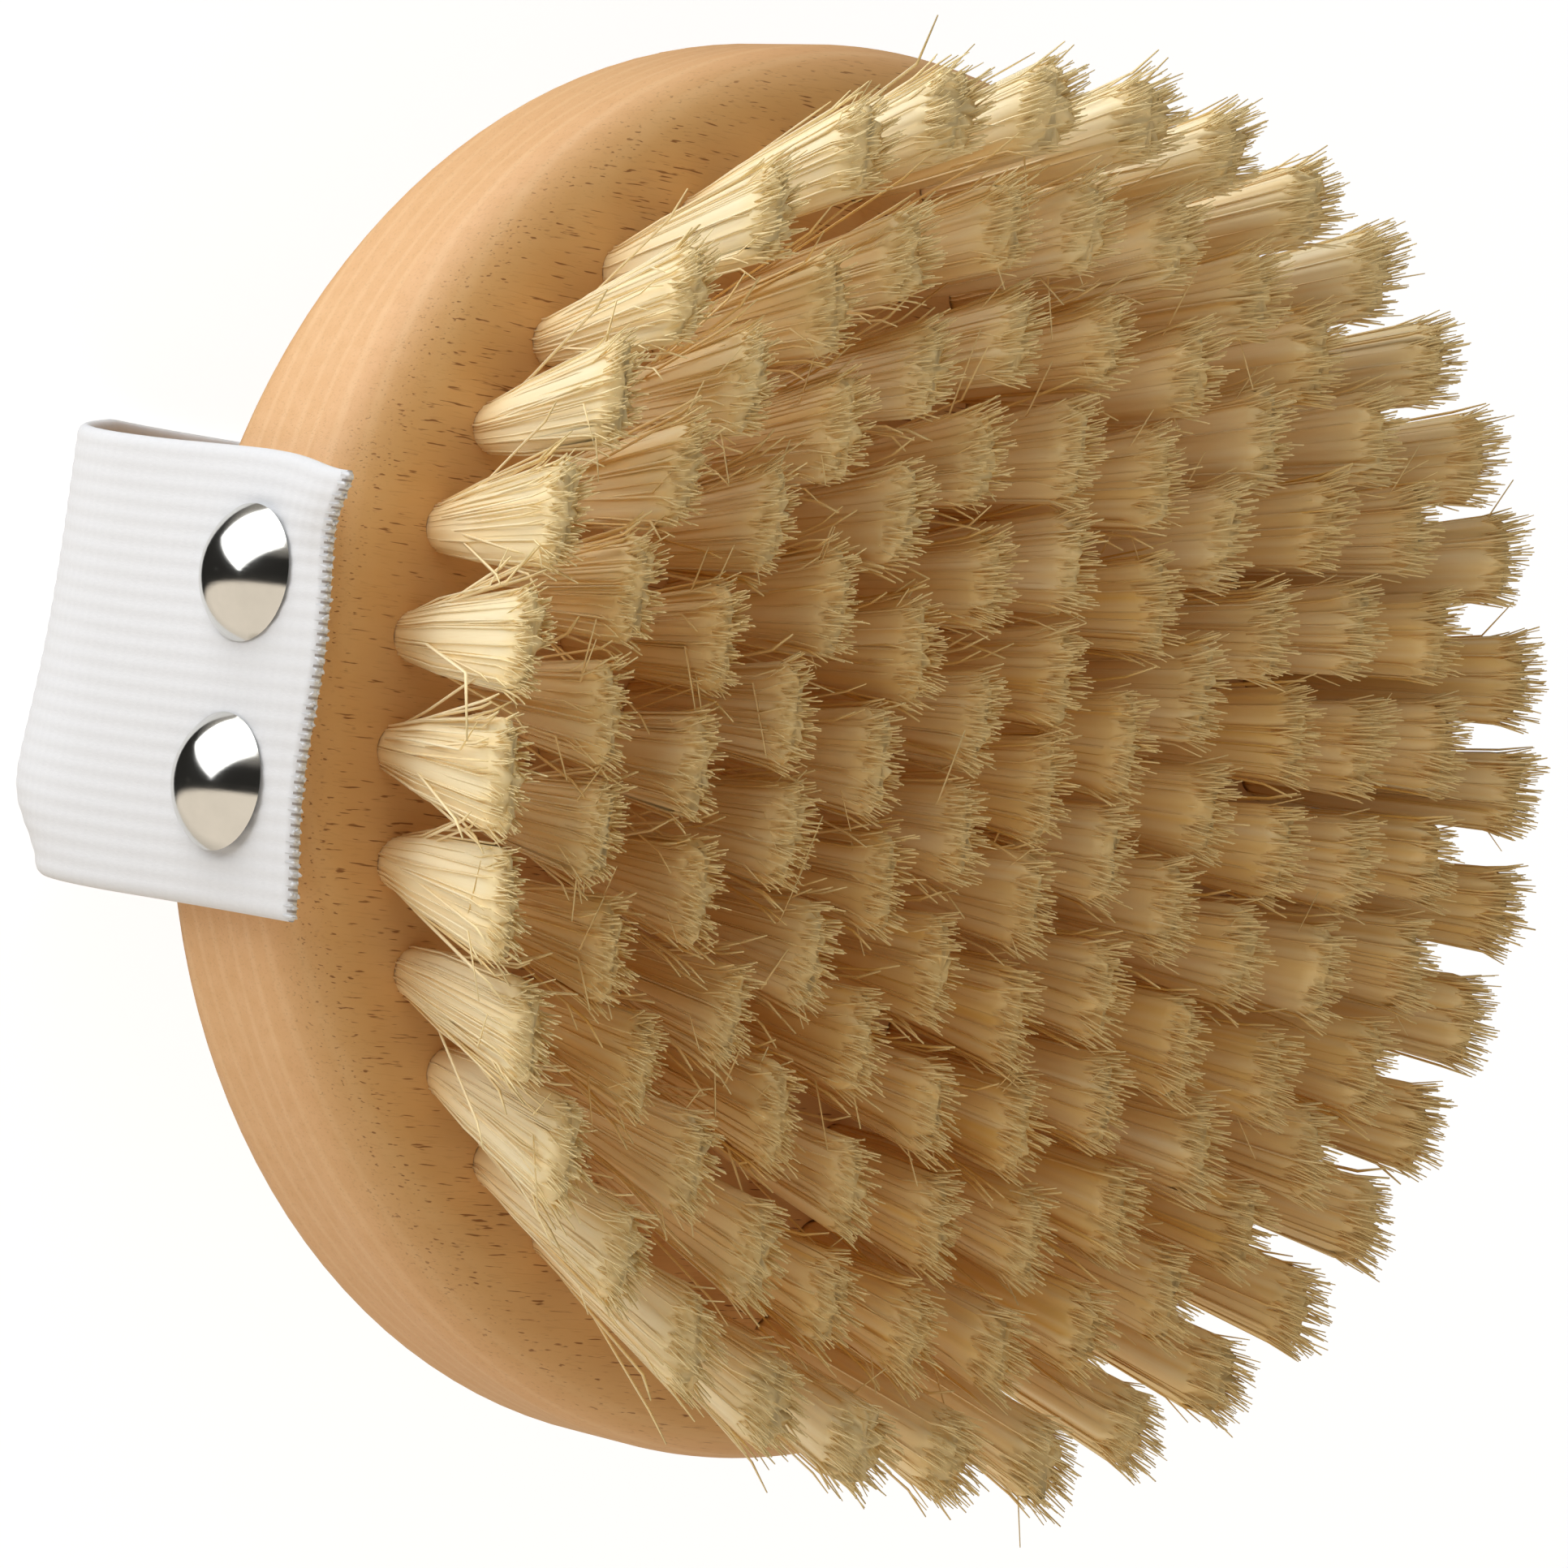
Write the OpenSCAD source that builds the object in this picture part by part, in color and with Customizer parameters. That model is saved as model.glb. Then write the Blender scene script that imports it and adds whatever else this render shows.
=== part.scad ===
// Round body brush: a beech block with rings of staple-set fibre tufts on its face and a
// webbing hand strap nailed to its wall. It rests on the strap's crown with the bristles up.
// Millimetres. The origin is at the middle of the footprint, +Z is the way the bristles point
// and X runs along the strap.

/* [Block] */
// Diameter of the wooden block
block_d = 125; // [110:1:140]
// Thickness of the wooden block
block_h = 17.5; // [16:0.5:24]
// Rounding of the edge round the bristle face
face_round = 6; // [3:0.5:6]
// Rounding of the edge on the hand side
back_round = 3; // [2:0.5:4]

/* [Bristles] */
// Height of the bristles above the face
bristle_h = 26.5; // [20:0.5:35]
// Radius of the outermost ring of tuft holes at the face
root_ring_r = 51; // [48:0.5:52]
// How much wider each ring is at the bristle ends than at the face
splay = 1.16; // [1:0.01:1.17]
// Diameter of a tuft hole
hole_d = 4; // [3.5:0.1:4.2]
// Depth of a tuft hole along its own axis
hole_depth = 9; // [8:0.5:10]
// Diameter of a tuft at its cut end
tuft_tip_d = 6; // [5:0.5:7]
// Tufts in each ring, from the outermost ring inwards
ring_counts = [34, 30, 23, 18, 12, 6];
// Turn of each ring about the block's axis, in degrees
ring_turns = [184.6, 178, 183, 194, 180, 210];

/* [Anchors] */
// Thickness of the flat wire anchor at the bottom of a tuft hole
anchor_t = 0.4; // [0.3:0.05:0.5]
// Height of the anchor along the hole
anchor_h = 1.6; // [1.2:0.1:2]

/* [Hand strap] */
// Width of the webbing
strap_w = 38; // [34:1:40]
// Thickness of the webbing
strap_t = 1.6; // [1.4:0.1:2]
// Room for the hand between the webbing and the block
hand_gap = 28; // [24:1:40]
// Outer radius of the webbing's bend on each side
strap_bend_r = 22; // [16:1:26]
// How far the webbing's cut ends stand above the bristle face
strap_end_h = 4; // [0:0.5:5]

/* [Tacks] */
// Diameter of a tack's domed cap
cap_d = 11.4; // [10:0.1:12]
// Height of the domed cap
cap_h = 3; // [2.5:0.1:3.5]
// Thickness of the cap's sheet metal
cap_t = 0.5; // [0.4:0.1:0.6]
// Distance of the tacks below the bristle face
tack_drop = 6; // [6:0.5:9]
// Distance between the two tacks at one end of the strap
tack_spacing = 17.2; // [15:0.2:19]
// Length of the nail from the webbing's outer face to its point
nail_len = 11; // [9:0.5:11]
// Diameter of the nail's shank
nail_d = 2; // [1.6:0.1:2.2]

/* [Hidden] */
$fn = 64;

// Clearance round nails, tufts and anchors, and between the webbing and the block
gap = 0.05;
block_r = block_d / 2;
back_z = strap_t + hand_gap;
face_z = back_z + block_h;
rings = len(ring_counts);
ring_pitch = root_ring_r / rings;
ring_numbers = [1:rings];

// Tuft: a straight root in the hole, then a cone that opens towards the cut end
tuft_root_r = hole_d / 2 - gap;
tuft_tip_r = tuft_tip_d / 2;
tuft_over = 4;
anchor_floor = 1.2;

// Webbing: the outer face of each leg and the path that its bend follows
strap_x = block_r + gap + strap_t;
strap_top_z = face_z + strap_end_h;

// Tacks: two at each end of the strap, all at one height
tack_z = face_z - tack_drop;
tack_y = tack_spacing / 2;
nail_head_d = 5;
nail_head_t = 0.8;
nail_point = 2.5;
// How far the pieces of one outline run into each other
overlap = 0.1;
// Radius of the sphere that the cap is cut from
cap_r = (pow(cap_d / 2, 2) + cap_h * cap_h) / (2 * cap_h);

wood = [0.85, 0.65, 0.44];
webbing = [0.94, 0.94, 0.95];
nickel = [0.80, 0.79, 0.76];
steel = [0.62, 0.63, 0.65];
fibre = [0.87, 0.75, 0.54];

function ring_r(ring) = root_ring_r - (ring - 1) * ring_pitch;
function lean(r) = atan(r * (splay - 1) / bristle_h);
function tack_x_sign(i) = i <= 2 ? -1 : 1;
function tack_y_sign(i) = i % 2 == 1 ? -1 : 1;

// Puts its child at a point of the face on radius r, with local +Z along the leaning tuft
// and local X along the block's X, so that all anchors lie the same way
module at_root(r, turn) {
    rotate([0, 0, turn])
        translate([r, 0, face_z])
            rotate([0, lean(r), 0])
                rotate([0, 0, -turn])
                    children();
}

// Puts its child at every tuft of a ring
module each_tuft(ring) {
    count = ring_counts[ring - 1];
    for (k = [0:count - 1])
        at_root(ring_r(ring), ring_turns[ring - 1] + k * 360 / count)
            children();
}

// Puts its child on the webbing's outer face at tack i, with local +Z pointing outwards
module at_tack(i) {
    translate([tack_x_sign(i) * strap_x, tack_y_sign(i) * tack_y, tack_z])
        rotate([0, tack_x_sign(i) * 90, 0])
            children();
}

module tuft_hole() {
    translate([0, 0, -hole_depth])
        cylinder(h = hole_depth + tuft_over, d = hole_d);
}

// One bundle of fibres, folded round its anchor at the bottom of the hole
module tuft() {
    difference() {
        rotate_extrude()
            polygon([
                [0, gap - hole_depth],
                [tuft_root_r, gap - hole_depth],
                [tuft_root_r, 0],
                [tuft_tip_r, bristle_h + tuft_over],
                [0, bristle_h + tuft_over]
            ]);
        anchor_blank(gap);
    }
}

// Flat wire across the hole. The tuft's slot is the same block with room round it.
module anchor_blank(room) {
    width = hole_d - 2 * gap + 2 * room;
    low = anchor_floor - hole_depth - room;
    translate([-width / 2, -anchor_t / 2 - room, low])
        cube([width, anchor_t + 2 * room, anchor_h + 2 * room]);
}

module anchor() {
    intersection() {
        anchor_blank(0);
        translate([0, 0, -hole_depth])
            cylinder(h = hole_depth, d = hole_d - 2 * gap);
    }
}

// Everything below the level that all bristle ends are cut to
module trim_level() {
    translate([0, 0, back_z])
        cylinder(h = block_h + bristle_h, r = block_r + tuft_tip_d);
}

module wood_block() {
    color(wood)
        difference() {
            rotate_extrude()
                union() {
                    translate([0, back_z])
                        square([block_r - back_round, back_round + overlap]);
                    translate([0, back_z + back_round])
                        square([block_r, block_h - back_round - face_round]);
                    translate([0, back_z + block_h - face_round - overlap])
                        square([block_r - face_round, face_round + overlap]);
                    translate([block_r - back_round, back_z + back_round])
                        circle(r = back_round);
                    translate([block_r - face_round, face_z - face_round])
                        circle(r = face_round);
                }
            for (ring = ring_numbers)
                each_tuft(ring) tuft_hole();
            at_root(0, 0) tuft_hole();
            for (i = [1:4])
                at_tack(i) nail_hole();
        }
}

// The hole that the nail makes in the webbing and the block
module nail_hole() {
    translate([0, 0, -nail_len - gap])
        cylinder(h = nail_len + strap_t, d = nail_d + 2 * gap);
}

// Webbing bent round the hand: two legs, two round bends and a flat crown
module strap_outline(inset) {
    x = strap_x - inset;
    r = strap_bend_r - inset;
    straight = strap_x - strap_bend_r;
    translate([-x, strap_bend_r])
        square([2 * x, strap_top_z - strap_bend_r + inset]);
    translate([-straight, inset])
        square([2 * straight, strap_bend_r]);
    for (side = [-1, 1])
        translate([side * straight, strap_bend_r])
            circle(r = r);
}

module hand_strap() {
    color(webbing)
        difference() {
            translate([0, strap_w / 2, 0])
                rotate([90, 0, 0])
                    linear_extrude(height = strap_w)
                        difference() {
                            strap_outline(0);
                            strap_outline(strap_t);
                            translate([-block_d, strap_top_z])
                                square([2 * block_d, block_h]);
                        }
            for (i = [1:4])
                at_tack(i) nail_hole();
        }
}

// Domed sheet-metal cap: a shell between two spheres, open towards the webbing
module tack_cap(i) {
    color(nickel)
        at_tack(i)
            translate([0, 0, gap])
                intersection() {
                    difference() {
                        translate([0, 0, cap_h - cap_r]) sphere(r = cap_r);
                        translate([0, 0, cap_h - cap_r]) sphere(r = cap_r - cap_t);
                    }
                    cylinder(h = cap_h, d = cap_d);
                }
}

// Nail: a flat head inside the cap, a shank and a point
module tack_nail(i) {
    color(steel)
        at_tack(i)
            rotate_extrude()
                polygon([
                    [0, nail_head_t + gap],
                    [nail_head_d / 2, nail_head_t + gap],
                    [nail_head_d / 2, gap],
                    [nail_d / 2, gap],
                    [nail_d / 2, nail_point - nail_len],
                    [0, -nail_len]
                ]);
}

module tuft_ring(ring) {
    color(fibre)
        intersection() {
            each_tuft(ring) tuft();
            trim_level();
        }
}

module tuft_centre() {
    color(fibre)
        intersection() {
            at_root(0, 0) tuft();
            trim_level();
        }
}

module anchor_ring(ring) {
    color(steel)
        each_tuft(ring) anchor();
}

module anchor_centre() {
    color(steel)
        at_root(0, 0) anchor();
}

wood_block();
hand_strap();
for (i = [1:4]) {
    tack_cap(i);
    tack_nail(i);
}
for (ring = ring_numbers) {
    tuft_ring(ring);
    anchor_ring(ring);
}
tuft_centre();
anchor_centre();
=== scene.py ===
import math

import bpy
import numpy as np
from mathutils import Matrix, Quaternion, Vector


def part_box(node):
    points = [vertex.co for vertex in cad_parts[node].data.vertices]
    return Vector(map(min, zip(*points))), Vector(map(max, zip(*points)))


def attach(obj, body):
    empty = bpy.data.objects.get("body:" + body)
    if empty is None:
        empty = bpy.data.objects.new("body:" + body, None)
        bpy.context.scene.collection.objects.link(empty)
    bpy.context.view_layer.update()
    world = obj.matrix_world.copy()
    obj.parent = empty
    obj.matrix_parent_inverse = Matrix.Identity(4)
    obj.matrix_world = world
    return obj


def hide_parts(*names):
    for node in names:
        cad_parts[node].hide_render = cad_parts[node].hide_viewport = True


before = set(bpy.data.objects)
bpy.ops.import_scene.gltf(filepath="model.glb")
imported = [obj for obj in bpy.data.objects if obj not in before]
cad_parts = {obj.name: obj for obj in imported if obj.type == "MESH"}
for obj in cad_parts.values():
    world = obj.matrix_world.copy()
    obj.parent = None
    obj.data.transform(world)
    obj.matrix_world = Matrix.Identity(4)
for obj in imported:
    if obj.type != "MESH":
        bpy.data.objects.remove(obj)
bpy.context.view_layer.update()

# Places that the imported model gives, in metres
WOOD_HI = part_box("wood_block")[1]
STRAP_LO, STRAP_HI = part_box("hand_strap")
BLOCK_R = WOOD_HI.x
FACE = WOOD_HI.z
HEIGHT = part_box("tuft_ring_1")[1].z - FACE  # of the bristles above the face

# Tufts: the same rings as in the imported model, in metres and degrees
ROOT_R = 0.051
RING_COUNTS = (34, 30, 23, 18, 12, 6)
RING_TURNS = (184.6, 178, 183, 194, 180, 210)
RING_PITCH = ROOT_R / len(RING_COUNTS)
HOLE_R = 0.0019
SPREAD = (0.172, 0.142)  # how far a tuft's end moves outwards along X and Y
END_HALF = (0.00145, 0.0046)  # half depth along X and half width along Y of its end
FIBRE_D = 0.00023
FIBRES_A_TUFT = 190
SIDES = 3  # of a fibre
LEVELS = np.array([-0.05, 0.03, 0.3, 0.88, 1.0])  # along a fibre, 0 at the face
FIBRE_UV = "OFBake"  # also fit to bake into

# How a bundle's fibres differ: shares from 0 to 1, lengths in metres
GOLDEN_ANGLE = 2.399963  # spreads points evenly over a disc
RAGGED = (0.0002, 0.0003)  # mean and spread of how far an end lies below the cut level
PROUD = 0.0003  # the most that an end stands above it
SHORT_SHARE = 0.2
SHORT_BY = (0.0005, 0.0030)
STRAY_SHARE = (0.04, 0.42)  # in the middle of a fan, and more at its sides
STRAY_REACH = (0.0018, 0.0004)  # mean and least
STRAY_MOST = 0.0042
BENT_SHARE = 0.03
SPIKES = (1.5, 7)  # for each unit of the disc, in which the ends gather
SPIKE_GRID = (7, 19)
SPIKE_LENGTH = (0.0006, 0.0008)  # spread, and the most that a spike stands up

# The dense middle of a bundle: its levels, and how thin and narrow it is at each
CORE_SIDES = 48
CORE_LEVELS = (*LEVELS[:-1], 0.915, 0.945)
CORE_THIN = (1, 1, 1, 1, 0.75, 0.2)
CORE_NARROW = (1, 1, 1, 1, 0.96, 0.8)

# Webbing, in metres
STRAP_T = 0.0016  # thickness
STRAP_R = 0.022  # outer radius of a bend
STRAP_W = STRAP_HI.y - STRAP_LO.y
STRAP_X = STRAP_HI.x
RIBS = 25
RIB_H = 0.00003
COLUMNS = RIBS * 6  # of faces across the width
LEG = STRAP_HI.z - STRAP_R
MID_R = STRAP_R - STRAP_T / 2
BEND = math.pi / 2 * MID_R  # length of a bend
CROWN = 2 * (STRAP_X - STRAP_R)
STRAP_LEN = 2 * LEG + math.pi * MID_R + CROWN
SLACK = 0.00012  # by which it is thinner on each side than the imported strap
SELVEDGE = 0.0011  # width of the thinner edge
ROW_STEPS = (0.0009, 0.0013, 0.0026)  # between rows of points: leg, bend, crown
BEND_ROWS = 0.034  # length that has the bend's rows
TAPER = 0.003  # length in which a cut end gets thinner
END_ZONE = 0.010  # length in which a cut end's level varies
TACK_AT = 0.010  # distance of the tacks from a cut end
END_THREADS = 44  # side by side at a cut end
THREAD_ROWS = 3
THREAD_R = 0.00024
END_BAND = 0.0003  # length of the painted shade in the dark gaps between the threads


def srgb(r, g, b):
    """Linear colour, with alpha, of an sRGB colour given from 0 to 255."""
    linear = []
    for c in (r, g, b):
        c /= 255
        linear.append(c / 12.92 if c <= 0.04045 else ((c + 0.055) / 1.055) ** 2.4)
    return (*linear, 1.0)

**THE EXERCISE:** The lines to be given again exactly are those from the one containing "and a point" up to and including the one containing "for node in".

**COMPLETE RESPONSE:**
// Nail: a flat head inside the cap, a shank and a point
module tack_nail(i) {
    color(steel)
        at_tack(i)
            rotate_extrude()
                polygon([
                    [0, nail_head_t + gap],
                    [nail_head_d / 2, nail_head_t + gap],
                    [nail_head_d / 2, gap],
                    [nail_d / 2, gap],
                    [nail_d / 2, nail_point - nail_len],
                    [0, -nail_len]
                ]);
}

module tuft_ring(ring) {
    color(fibre)
        intersection() {
            each_tuft(ring) tuft();
            trim_level();
        }
}

module tuft_centre() {
    color(fibre)
        intersection() {
            at_root(0, 0) tuft();
            trim_level();
        }
}

module anchor_ring(ring) {
    color(steel)
        each_tuft(ring) anchor();
}

module anchor_centre() {
    color(steel)
        at_root(0, 0) anchor();
}

wood_block();
hand_strap();
for (i = [1:4]) {
    tack_cap(i);
    tack_nail(i);
}
for (ring = ring_numbers) {
    tuft_ring(ring);
    anchor_ring(ring);
}
tuft_centre();
anchor_centre();
=== scene.py ===
import math

import bpy
import numpy as np
from mathutils import Matrix, Quaternion, Vector


def part_box(node):
    points = [vertex.co for vertex in cad_parts[node].data.vertices]
    return Vector(map(min, zip(*points))), Vector(map(max, zip(*points)))


def attach(obj, body):
    empty = bpy.data.objects.get("body:" + body)
    if empty is None:
        empty = bpy.data.objects.new("body:" + body, None)
        bpy.context.scene.collection.objects.link(empty)
    bpy.context.view_layer.update()
    world = obj.matrix_world.copy()
    obj.parent = empty
    obj.matrix_parent_inverse = Matrix.Identity(4)
    obj.matrix_world = world
    return obj


def hide_parts(*names):
    for node in names:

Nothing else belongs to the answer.